■ Data for this task:
● ● ● ● ● ● ●

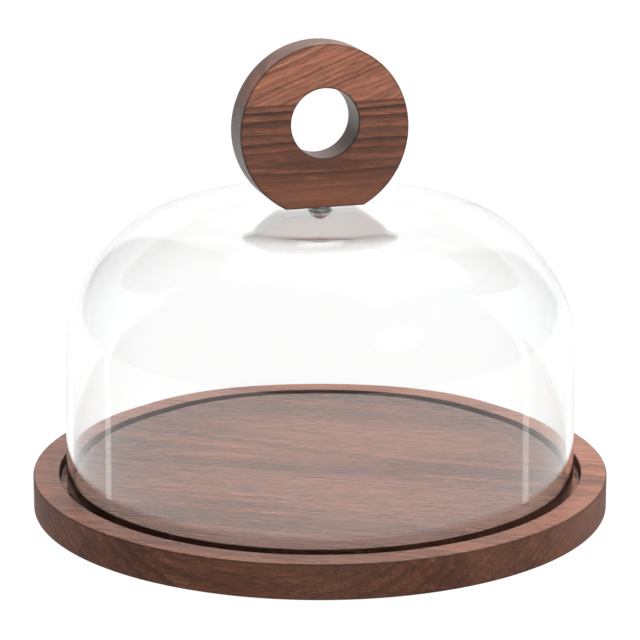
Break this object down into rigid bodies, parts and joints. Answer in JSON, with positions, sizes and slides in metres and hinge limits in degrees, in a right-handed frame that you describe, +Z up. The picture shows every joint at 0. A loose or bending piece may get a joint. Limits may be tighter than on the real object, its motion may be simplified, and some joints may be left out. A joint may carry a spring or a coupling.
{
  "type": "cheese dome",
  "caption": "Round wooden serving board with a ring groove, covered by a lift-off glass bell with a standing wooden ring handle.",
  "frame": {"origin": "centre of the board's underside, on the common axis of board, groove, glass bell and handle screw", "axes": "+Z up; the ring handle's broad faces look along -Y (front) and +Y, its finger hole runs along Y"},
  "size_m": [0.3, 0.3, 0.2429],
  "materials": {
    "walnut_board": "oiled",
    "walnut_handle_dark": "oiled",
    "walnut_handle_light": "oiled",
    "clear_glass": "polished",
    "clear_silicone": "satin",
    "polished_steel": "polished",
    "insert_brass": "plain"
  },
  "bodies": {
    "board": {"serving_board": "walnut_board"},
    "lid": {"glass_dome": "clear_glass", "top_gasket": "clear_silicone", "hole_grommet": "clear_silicone", "steel_washer": "polished_steel"},
    "handle": {"foot_ring": "polished_steel", "handle_screw": "polished_steel", "threaded_insert": "insert_brass", "handle_lower_block": "walnut_handle_dark", "handle_upper_block": "walnut_handle_light"}
  },
  "joints": [
    {"name": "dome_lift", "type": "slide", "parent": "board", "child": "lid", "axis": [0, 0, 1], "range_m": [0, 0.2]},
    {"name": "handle_turn", "type": "hinge", "parent": "lid", "child": "handle", "pos_m": [0, 0, 0.157], "axis": [0, 0, 1], "continuous": true}
  ]
}
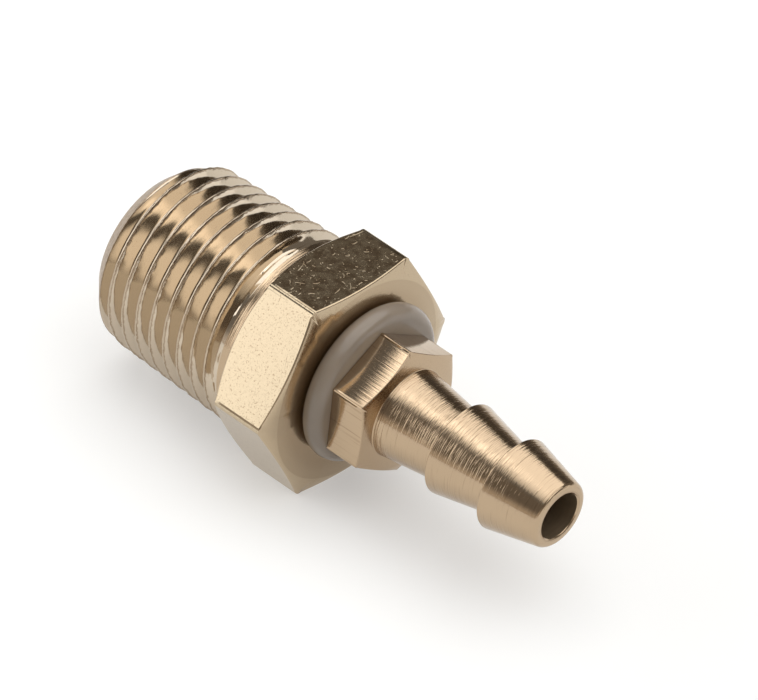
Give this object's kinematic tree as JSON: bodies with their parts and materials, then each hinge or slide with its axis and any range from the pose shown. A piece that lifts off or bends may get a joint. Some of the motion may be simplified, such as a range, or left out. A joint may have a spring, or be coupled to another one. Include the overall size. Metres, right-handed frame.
{
  "type": "hose barb tail",
  "caption": "Barbed hose tail screwed into a hexagon bush with a male taper pipe thread, sealed by a washer with a rounded rim.",
  "frame": {"origin": "centre of the bush's threaded end face, on the fitting's axis", "axes": "+X along the axis towards the tail's tip, +Z square to one flat of the large hexagon, which faces up"},
  "size_m": [0.0266, 0.0128, 0.0112],
  "materials": {
    "bush_brass": "bright turned and drawn brass, pale gold",
    "washer_plastic": "milky grey-white, slightly glossy",
    "tail_brass": "bright turned brass with fine turning lines"
  },
  "bodies": {
    "root": {"threaded_bush": "bush_brass", "sealing_washer": "washer_plastic", "hose_tail": "tail_brass"}
  },
  "joints": []
}
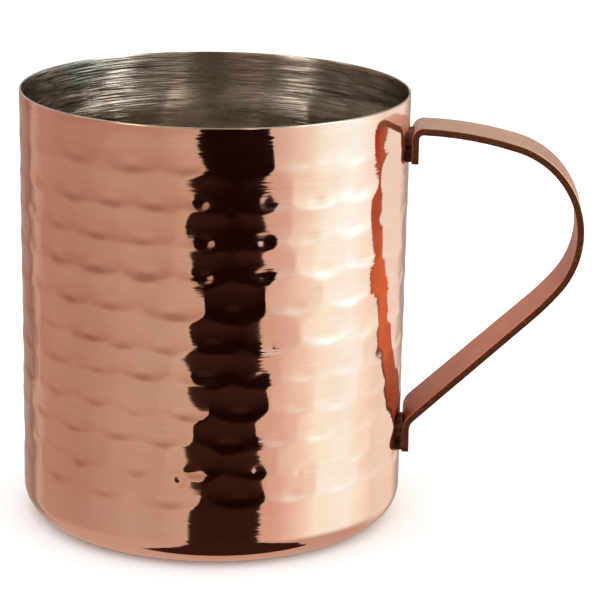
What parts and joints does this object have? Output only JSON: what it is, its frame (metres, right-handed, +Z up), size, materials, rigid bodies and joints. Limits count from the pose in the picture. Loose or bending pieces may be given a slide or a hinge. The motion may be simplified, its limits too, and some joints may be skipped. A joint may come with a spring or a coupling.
{
  "type": "drinking mug",
  "caption": "Straight-sided hammered copper-clad steel mug with a bare steel rim and a welded flat strap handle.",
  "frame": {"origin": "centre of the flat underside, on the cup's axis", "axes": "+Z up the cup's axis towards the rim, +X towards the handle"},
  "size_m": [0.119, 0.082, 0.092],
  "materials": {
    "brushed_steel": "satin",
    "polished_copper": "polished",
    "satin_copper": "satin",
    "weld_steel": "matte"
  },
  "bodies": {
    "root": {"steel_cup": "brushed_steel", "copper_skin": "polished_copper", "handle_strap": "satin_copper", "upper_weld_nuggets": "weld_steel", "lower_weld_nuggets": "weld_steel"}
  },
  "joints": []
}
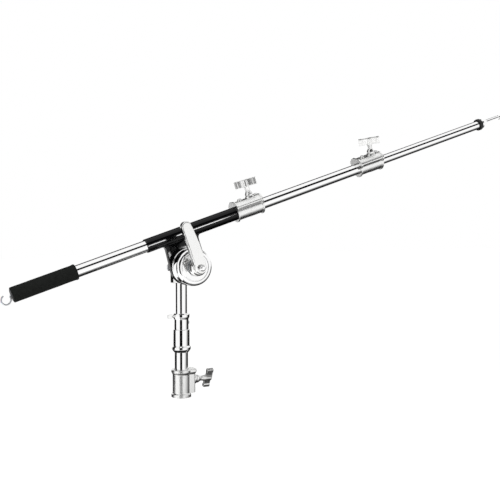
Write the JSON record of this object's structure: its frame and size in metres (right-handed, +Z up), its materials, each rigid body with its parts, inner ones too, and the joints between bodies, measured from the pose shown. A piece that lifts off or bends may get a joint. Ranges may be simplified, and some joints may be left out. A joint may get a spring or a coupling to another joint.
{
  "type": "overhead boom arm",
  "caption": "Telescopic overhead boom arm on a lever-locked tilting head and column, with T-handle locks, foam grip, weight hook and stud tip.",
  "frame": {"origin": "centre of the column socket in the stand clamp's lower face, on the column axis", "axes": "+Z up the column; +X towards the boom tip, which rises 18.4 degrees above level; -Y is the side of the clutch drum and lever"},
  "size_m": [1.7787, 0.2061, 0.9257],
  "materials": {
    "chrome": "bright chrome-plated steel tube and turned parts",
    "cast_metal": "polished, plated casting",
    "black_coat": "gloss black powder coat",
    "foam": "closed-cell foam, matt",
    "rubber": "moulded black rubber",
    "nylon": "moulded nylon",
    "brass": "machined brass",
    "steel": "zinc-plated steel",
    "friction_lining": "fibre friction lining"
  },
  "bodies": {
    "base": {"stand_clamp": "cast_metal", "riser_bush": "nylon", "brake_shoe_0": "brass"},
    "handle_0": {"clamp_screw_0": "steel", "t_handle_0": "cast_metal"},
    "riser": {"riser_tube": "chrome", "riser_cap": "chrome", "receiver": "chrome", "receiver_set_screw": "steel", "thumb_pad": "brass"},
    "thumb": {"thumb_screw": "cast_metal"},
    "head": {"column_tube": "chrome", "column_end_glide": "nylon", "head_casting": "cast_metal", "cross_bolt": "steel", "cross_nut": "steel", "pivot_stud": "steel", "rear_friction_disc": "friction_lining", "front_friction_disc": "friction_lining", "clutch_drum": "cast_metal"},
    "thrust": {"thrust_washer": "steel", "disc_springs": "steel"},
    "lever": {"lever_hub": "cast_metal", "lever_arm": "cast_metal", "lever_cap_nut": "steel"},
    "boom": {"boom_sleeve": "black_coat", "rear_glide": "nylon", "front_glide": "nylon", "collar_1": "cast_metal", "brake_shoe_1": "brass"},
    "handle_1": {"clamp_screw_1": "steel", "t_handle_1": "cast_metal"},
    "main": {"main_tube": "chrome", "rear_plug": "nylon", "foam_grip": "foam", "collar_2": "cast_metal", "brake_shoe_2": "brass"},
    "hook": {"hook": "steel", "hook_nut": "steel"},
    "handle_2": {"clamp_screw_2": "steel", "t_handle_2": "cast_metal"},
    "inner": {"inner_tube": "chrome", "inner_glide": "nylon", "stop_ring": "rubber", "tip_cap": "chrome", "tip_spigot": "steel"}
  },
  "joints": [
    {"name": "riser_height", "type": "slide", "parent": "base", "child": "riser", "axis": [0, 0, 1], "range_m": [-0.0515, 0.03]},
    {"name": "handle_0_turn", "type": "hinge", "parent": "base", "child": "handle_0", "pos_m": [0.08, 0, 0.05], "axis": [1, 0, 0], "range_deg": [0, 360]},
    {"name": "thumb_turn", "type": "hinge", "parent": "riser", "child": "thumb", "pos_m": [-0.03, 0, 0.247], "axis": [-1, 0, 0], "range_deg": [0, 360]},
    {"name": "head_pan", "type": "hinge", "parent": "riser", "child": "head", "pos_m": [0, 0, 0.402], "axis": [0, 0, 1], "continuous": true},
    {"name": "thrust_lift", "type": "slide", "parent": "head", "child": "thrust", "axis": [0, -1, 0], "range_m": [0, 0.0009]},
    {"name": "lever_turn", "type": "hinge", "parent": "thrust", "child": "lever", "pos_m": [0, -0.14, 0.402], "axis": [0, -1, 0], "range_deg": [0, 150]},
    {"name": "boom_tilt", "type": "hinge", "parent": "head", "child": "boom", "pos_m": [0, -0.055, 0.402], "axis": [0, -1, 0], "range_deg": [-93.4, 56.6]},
    {"name": "handle_1_turn", "type": "hinge", "parent": "boom", "child": "handle_1", "pos_m": [0.21609, -0.055, 0.57927], "axis": [-0.3156, 0, 0.9489], "range_deg": [0, 360]},
    {"name": "main_slide", "type": "slide", "parent": "boom", "child": "main", "axis": [0.9489, 0, 0.3156], "range_m": [-0.376, 0.212]},
    {"name": "hook_swivel", "type": "hinge", "parent": "main", "child": "hook", "pos_m": [-0.51359, -0.055, 0.33654], "axis": [0.9489, 0, 0.3156], "continuous": true},
    {"name": "handle_2_turn", "type": "hinge", "parent": "main", "child": "handle_2", "pos_m": [0.66586, -0.055, 0.72889], "axis": [-0.3088, -0.2079, 0.9281], "range_deg": [0, 360]},
    {"name": "inner_slide", "type": "slide", "parent": "main", "child": "inner", "axis": [0.9489, 0, 0.3156], "range_m": [-0.453, 0.53]}
  ],
  "couplings": [
    {"joint": "thrust_lift", "follows": "lever_turn", "m_per_rad": 0.00031831}
  ]
}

● ● ● ● ● ● ●

■ Task prompt: Copy every line above that includes the string "from".

■ Response:
Give this object's kinematic tree as JSON: bodies with their parts and materials, then each hinge or slide with its axis and any range from the pose shown. A piece that lifts off or bends may get a joint. Some of the motion may be simplified, such as a range, or left out. A joint may have a spring, or be coupled to another one. Include the overall size. Metres, right-handed frame.
What parts and joints does this object have? Output only JSON: what it is, its frame (metres, right-handed, +Z up), size, materials, rigid bodies and joints. Limits count from the pose in the picture. Loose or bending pieces may be given a slide or a hinge. The motion may be simplified, its limits too, and some joints may be skipped. A joint may come with a spring or a coupling.
Write the JSON record of this object's structure: its frame and size in metres (right-handed, +Z up), its materials, each rigid body with its parts, inner ones too, and the joints between bodies, measured from the pose shown. A piece that lifts off or bends may get a joint. Ranges may be simplified, and some joints may be left out. A joint may get a spring or a coupling to another joint.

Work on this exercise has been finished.